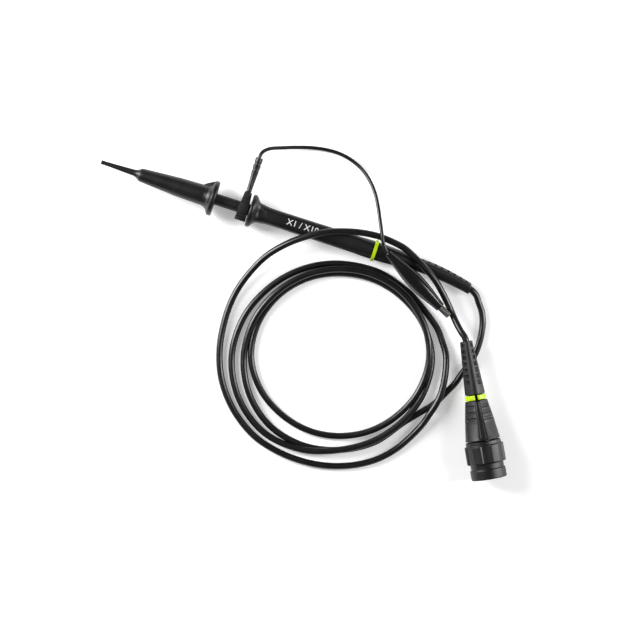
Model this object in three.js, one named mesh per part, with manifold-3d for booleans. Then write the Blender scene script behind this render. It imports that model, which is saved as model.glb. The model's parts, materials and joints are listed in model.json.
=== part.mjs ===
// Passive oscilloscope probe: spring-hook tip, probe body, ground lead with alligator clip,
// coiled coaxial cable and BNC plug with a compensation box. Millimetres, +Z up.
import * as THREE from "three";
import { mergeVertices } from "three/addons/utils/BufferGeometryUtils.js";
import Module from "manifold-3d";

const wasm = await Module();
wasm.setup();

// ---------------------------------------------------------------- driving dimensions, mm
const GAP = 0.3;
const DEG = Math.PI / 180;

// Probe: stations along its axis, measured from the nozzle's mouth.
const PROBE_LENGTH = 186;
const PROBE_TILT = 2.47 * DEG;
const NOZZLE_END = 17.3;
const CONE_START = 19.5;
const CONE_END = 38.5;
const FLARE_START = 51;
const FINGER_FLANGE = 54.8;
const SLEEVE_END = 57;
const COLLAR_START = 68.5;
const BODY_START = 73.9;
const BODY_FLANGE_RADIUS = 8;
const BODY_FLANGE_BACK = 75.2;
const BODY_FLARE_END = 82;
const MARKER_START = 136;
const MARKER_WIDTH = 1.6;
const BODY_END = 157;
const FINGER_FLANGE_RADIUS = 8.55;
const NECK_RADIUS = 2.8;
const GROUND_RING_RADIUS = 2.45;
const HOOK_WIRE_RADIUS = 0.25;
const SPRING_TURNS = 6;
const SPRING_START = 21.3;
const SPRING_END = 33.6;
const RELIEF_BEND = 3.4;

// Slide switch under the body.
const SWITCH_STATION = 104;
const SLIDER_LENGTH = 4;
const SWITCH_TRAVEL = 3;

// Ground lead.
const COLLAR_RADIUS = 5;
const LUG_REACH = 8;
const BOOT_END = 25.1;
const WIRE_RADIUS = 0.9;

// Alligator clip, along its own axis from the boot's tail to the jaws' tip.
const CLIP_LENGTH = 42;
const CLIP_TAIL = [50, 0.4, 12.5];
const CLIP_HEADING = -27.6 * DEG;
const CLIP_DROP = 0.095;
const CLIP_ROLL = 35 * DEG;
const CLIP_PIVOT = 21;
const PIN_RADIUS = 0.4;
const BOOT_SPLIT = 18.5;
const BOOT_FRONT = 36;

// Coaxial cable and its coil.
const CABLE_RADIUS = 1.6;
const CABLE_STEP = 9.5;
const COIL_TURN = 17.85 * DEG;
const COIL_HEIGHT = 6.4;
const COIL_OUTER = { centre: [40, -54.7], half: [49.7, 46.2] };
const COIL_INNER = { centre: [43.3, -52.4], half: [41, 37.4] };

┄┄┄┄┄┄

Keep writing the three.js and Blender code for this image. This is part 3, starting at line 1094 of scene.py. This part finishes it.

┄┄┄┄┄┄

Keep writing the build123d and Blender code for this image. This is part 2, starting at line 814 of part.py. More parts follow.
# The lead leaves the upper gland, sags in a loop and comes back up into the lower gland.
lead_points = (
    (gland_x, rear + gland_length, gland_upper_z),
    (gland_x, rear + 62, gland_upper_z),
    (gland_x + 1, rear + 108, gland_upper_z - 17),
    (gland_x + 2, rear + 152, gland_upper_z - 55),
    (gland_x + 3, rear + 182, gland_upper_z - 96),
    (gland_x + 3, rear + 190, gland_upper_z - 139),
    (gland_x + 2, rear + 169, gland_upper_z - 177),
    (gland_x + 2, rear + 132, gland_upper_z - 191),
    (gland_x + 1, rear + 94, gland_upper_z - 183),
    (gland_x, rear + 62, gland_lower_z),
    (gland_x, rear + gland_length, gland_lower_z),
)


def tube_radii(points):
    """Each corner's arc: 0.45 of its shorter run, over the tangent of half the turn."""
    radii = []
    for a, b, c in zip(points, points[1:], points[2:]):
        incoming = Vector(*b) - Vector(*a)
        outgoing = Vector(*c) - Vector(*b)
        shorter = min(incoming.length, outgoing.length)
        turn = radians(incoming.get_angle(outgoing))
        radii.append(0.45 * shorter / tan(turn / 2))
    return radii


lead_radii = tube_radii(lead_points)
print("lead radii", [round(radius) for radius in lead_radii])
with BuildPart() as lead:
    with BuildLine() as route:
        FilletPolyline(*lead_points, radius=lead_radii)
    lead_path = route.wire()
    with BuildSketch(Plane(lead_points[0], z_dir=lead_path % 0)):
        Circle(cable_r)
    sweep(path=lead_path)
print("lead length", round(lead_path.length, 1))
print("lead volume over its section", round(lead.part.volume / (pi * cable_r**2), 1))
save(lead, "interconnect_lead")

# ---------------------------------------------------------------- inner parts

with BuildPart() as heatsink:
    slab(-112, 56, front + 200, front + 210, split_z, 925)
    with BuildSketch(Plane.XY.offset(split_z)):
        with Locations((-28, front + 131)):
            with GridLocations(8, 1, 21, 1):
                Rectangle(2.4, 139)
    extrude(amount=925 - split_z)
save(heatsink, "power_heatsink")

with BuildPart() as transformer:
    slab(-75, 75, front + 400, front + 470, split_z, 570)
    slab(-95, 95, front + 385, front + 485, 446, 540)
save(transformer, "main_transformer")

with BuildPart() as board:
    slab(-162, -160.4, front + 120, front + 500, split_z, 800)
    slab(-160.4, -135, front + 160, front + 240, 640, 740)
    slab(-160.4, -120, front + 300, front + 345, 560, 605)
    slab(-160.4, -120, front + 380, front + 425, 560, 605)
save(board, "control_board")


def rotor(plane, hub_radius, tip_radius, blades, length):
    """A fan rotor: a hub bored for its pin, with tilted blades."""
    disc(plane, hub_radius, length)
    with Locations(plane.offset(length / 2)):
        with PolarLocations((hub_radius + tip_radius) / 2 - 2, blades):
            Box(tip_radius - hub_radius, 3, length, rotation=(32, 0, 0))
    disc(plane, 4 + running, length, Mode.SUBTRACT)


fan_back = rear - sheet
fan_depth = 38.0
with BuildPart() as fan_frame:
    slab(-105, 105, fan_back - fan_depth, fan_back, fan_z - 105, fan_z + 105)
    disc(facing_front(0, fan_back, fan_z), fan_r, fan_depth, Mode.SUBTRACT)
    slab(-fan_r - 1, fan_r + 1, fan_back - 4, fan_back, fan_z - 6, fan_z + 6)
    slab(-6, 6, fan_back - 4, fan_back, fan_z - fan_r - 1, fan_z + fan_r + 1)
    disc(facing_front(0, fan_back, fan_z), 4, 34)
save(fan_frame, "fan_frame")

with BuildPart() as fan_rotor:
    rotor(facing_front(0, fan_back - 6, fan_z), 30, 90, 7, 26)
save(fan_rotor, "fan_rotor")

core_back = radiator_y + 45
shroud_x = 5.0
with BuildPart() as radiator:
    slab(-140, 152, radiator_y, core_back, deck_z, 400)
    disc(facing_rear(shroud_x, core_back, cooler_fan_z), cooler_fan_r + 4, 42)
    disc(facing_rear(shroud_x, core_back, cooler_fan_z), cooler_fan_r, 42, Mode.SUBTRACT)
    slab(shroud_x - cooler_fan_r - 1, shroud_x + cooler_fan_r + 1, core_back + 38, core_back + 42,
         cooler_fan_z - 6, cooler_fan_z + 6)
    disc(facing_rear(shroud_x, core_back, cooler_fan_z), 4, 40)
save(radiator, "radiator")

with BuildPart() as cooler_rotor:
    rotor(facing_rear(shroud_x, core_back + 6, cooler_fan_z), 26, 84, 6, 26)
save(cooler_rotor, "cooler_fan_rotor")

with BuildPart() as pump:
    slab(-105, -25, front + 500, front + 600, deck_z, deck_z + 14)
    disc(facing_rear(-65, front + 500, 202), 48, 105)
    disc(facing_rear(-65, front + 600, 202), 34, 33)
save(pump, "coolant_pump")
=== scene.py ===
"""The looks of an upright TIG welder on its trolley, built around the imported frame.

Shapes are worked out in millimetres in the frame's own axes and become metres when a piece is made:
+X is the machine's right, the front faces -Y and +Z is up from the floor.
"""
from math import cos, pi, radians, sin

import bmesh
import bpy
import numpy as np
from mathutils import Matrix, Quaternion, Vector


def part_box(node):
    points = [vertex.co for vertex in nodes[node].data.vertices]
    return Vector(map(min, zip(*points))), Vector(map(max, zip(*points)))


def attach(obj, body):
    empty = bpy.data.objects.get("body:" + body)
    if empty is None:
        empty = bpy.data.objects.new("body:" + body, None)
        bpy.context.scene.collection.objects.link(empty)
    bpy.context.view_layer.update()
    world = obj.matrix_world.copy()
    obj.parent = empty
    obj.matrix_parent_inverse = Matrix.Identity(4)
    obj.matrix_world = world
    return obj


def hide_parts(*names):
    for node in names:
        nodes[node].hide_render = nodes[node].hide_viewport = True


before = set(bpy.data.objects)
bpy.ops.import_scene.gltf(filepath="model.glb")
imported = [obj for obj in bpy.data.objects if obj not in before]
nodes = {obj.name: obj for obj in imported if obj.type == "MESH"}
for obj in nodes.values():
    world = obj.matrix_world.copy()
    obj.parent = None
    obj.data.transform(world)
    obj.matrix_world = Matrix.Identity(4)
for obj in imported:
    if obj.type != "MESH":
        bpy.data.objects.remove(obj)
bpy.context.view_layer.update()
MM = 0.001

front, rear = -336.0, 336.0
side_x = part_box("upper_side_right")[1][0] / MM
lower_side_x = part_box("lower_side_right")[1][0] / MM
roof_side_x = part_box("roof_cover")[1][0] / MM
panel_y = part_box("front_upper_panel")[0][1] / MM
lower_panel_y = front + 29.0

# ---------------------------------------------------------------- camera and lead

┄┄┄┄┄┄

**WHAT THE EXERCISE ASKS:** Looking at the data above, show all lines where the word "before" occurs.

**COMPLETE RESPONSE:**
before = set(bpy.data.objects)
imported = [obj for obj in bpy.data.objects if obj not in before]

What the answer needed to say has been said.